Andrew Hill-compulsion!!!!! CD:

A classic as far as I am concerned. Pianist Andrew Hill leads this cult 1965 session with a procession of black harlequins on a dark carnival of Avant ethno-Jazz that’s stewing in ju-ju & streaming mystique way’ way off the tourist track. Fevered, pouring with perspiration & with a suave tenebrosity, it runs like the sound track to an imaginary voodoo thriller from the least accessible enclave of West Indian obscura in the thrall of celebrating a unique yearly festivity. Many things can be stressed about this great album, but atmospherically, Compulsion!!!!! is off the scales & prowling through the tropical foliage in shape –shifter form, garland of magic bells & chimes bristling in the dead of night.

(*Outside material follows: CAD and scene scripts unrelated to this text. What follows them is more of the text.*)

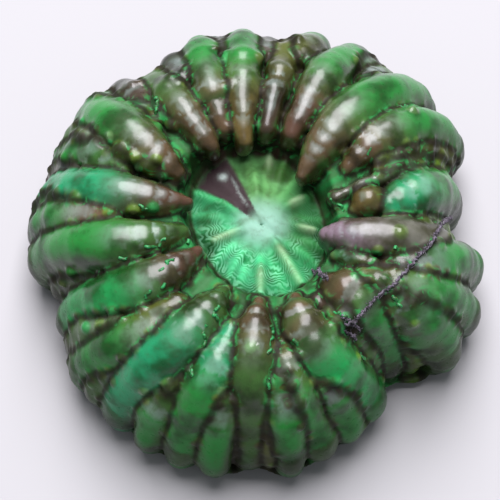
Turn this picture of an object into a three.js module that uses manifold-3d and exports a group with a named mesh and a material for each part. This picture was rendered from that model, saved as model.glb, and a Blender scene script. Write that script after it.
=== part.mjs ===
// A button coral: one large polyp, with fat flesh lobes in a ring round a sunken oral disc, cut off flat at
// its base. Millimetres, +Z up, standing on z = 0. Bearings are in degrees round the mouth, counter-clockwise
// from +X.
import * as THREE from 'three';
import { mergeVertices } from 'three/addons/utils/BufferGeometryUtils.js';
import Module from 'manifold-3d';

// Driving dimensions
const MOUTH = { x: 1.41, y: -1.99 };
const MOUTH_HEIGHT = 26;
const MOUTH_SLIT = { length: 8, width: 1.6, depth: 3, bearing: -40 };
const DISC_RADIUS = 14.3;
const DISC_STRETCH = 1.9;
const DISC_LEAN = 1.4;
const DISC_LONG_BEARING = 110;
const DISC_EDGE_HEIGHT = 22.5;
const RIM_HEIGHT = 12;
const CREST_HEIGHT = 31.5;
const INNER_DIP = 1;
const INNER_DIP_END = 0.4;
const CORE_SINK = 2;
const CORE_INSET = 1.2;
const DOME_POWER = 3;
const DOME_ROUNDING = 0.6;
const CURL_HEIGHT = 4.5;
const CURL_IN = 2.4;
const FULL_WIDTH_SHARE = 0.42;
const OUTER_TAPER = 0.2;
const OUTER_TAPER_FROM = 0.6;
const PLUMPNESS = 1.1;
const LOBE_SIDES = 6;
const LOBE_STEP = 8;
const FEWEST_STEPS = 3;
const CORE_SIDES = 36;
const SLIT_SIDES = 12;
const SLIT_RINGS = 8;
const WELD_DISTANCE = 1e-4;

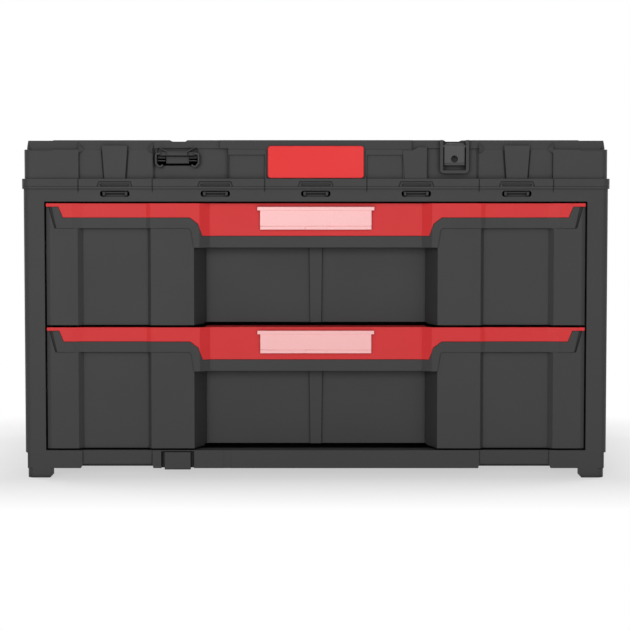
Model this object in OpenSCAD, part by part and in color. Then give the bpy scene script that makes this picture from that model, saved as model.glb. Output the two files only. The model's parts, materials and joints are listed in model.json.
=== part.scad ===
// Portable tool box with two drawers, for stacking.
// Origin: middle of the underside of the feet. +X right, -Y front, +Z up.

/* [Cabinet] */
// Width of the cabinet at its top edge
cabinet_w = 583.4; // [576:0.2:600]
// Depth of the cabinet, front frame to back wall
cabinet_d = 382; // [376:1:400]
// How far each side draws in from the top edge to the foot line
side_draft = 0.2; // [0.1:0.1:3]
// Height of the line where the sides step in above the feet
foot_line_z = 25; // [20:0.5:26]
// How far the sides step in at that line
foot_step = 2.4; // [0.5:0.1:3]
// Thickness of the moulded walls
wall = 3.1; // [2.4:0.1:3.6]
// Radius of the upright corners
corner_r = 7; // [5:0.5:14]
// Height of the lower edge of the skirt above the ground
skirt_z = 9.5; // [7:0.5:12]
// Extra height of the skirt's raised lengths
skirt_rise = 4; // [1:0.5:5]
// Underside of the cabinet floor
floor_z = 16; // [15:0.5:18]
// Depth of the front frame round the drawers
frame_t = 20; // [14:1:26]
// Width of the front frame beside the drawers
side_frame = 21.4; // [20:0.1:24]
// Height of the sill, the lower edge of the drawer opening
sill_z = 27.6; // [27:0.2:32]
// Height of the rail above the drawers, up to the parting line
top_rail_h = 15.1; // [14:0.1:20]
// Height of the flange that carries the cover
flange_h = 2.4; // [2:0.1:3]
// How far the flange and the cover's rim stand out all round
rim_out = 1.5; // [0.8:0.1:3]

/* [Feet] */
// Width of a foot
foot_w = 24.5; // [18:0.5:30]
// Length of a foot, front to back
foot_l = 16; // [12:1:60]
// Chamfer on the inner lower edge of a foot
foot_chamfer = 2; // [1:0.5:4]

/* [Drawers] */
// Height of a drawer front
drawer_front_h = 121.8; // [118:0.1:130]
// Gap between the two drawer fronts
drawer_gap = 2; // [0.6:0.1:3]
// Gap between the drawer fronts and the frame
frame_gap = 1.6; // [0.8:0.1:2]
// How far the panels of a drawer front lie behind the frame's face
front_inset = 1; // [0.4:0.1:3]
// How far the middle panel of each half lies behind the others
panel_step = 5; // [1.5:0.5:5]
// Depth of the hand recess under the grip, behind the panels
recess_d = 34; // [26:1:44]
// Height of the grip bar at the middle of a front
grip_h = 44.3; // [40:0.1:52]
// How far the middle of the grip lies behind its ends
grip_step = 6.5; // [4:0.5:8]
// Gap under the tub, behind the front
tub_lift = 1.3; // [1:0.1:6]
// How far the tub runs past its slides at the back
tub_past = 2; // [0:0.5:10]
// How far the rim of the tub lies under the top of its front
tub_drop = 8; // [5:0.5:14]
// Travel of a drawer
drawer_travel = 280; // [200:5:290]

/* [Red trim] */
// Height of the trim along the whole front
trim_top_h = 3.5; // [3:0.1:5]
// Height of the trim over the side panels
trim_side_h = 14.3; // [12:0.1:18]
// Height of the trim at the middle
trim_mid_h = 32.6; // [31:0.1:36]
// Thickness of the trim
trim_t = 2.4; // [1.8:0.1:3]
// Width of the dark border under the trim
border_h = 10.7; // [8:0.1:12]

/* [Label cover] */
// Width of the cover's body
label_w = 111.2; // [90:0.2:130]
// Height of the cover's body
label_h = 19.1; // [16:0.1:22]
// How far its upper lip stands out at each side
label_lip_out = 2.8; // [1:0.1:5]
// Height of the upper lip
label_lip_h = 3.6; // [2:0.1:5]
// Thickness of the cover
label_t = 2.2; // [1.6:0.1:3]

/* [Telescopic slides] */
// Height of a slide
slide_h = 45; // [40:1:50]
// Thickness of a slide, from the cabinet to the tub
slide_w = 12.7; // [12.7:0.1:14]
// Room between a slide and the outside of the back wall
slide_room = 20; // [16:1:40]
// Thickness of the slides' steel
slide_t = 1.2; // [1:0.1:1.4]
// Diameter of the bearing balls
ball_d = 3; // [2.6:0.1:3.2]
// Ball track left free at each end of a cage when the drawer is open
cage_end = 39; // [39:1:60]
// Number of balls along a cage
balls = 6; // [3:1:7]

/* [Cover] */
// Height of the cover's rim
rim_h = 7.7; // [6:0.1:10]
// Height of the cover's walls above the rim
cover_wall_h = 28.9; // [28.9:0.1:32]
// Height of the sloped cap on the walls
cap_h = 9.4; // [9:0.1:12]
// How far the corner pads lie under the top
pad_drop = 0.5; // [0.3:0.1:2]
// Width of a corner pad
pad_w = 29.4; // [24:0.2:34]
// Depth of the two trays in the top
tray_depth = 9; // [5:0.5:9]
// Width of the bare name plate
plate_w = 95.4; // [80:0.2:98]
// Height of the bare name plate
plate_h = 32; // [24:0.2:33]

/* [Carry handle] */
// Width of the handle over its arms
handle_w = 260; // [200:2:280]
// Reach of the handle from its pivots to its grip
handle_reach = 92; // [80:1:110]
// Radius of the handle pins
handle_pin_r = 4; // [3:0.5:5]
// Width of the handle's arms
arm_w = 16; // [12:1:20]

/* [Stacking flap] */
// Width of the flap
flap_w = 20; // [16:0.5:22]
// Height of the flap under its pin
flap_l = 18.8; // [17:0.2:20]
// Diameter of the hole in the flap
flap_hole_d = 7; // [4:0.5:8]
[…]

Hill was probably an awkward artist for Blue Note as they gravitated to more classic & conventional Jazz, a standard Hill was eager to resist/challenge/elaborate on/from. If I am not mistaken, a considerable stack of his recording sessions were never issued until decades later as they were considered too abrogational/Avant-garde. Compulsion stretches the stipulations, creating a hybrid that deliciously revolves & thrives between the two themes – & the black areas between. The application, composition & arrangement of expressions, not to mention much of the actual playing itself, is what really skews & contorts the formalities away from a “traditional” Jazz experience (this is no blow-out or hesitant plink-plonk). Oh’ & the inclusion of two percussionists – Nadi Qamar & Renaud Simmons on congas, African drums, ankle bells & thumb piano. This particular ingredient is integral for the ceremony, which kind of cross-competes (during some stages the percussionists almost sound like they are out of sync, if not in opposition of sorts, like to disparate sessions drifting over each other’s actions). This sounds like a detraction, but it’s not – it results in an almost delirious dichotomy of quasi-independent counterference, like uncontrolled thoughts that keep pace but remain distinctly separate & contrasting. It’s these kind of schizophrenic settings that embody some of the wonderfully weird schemes & ectopic kink of this brackish but beautiful album. Beside the richness of this exotic saturnine flavor, it’s also got major moves/situations that it holds exclusively. Beside Hill on piano & the two aforementioned percussionists, Hill stations a young Cecil McBee on acoustic bass, Freddie Hubbard on trumpet, Joe Chambers on drums (marvelous, restrained but intricate), John Gilmore on tenor sax & on the third track Richard Davis on bass. It’s a relatively short LP, with four tracks. They all seem to reside in roughly the same terrain, except the third – Premonition, the only track on the joint that I don’t really care for. Although hugely differing albums, it’s worth juxtaposing Compulsion with the sublime Marion Brown’s Geechee Recollections LP (another album that heaped on the ethno instrumentation & conscripted traditional percussionists). Both LP’s wield extraordinary power & depth.

Remote regions far from the stultification of civilization, visions of voodoo, strange shapes in low-light, & a phase, occurrence or place where modern laws, formality & logic are both inapplicable & unrecognized – Andrew Hill’s compulsion is an immense treat of pre-captivity sophistication & massively original coiling darkness.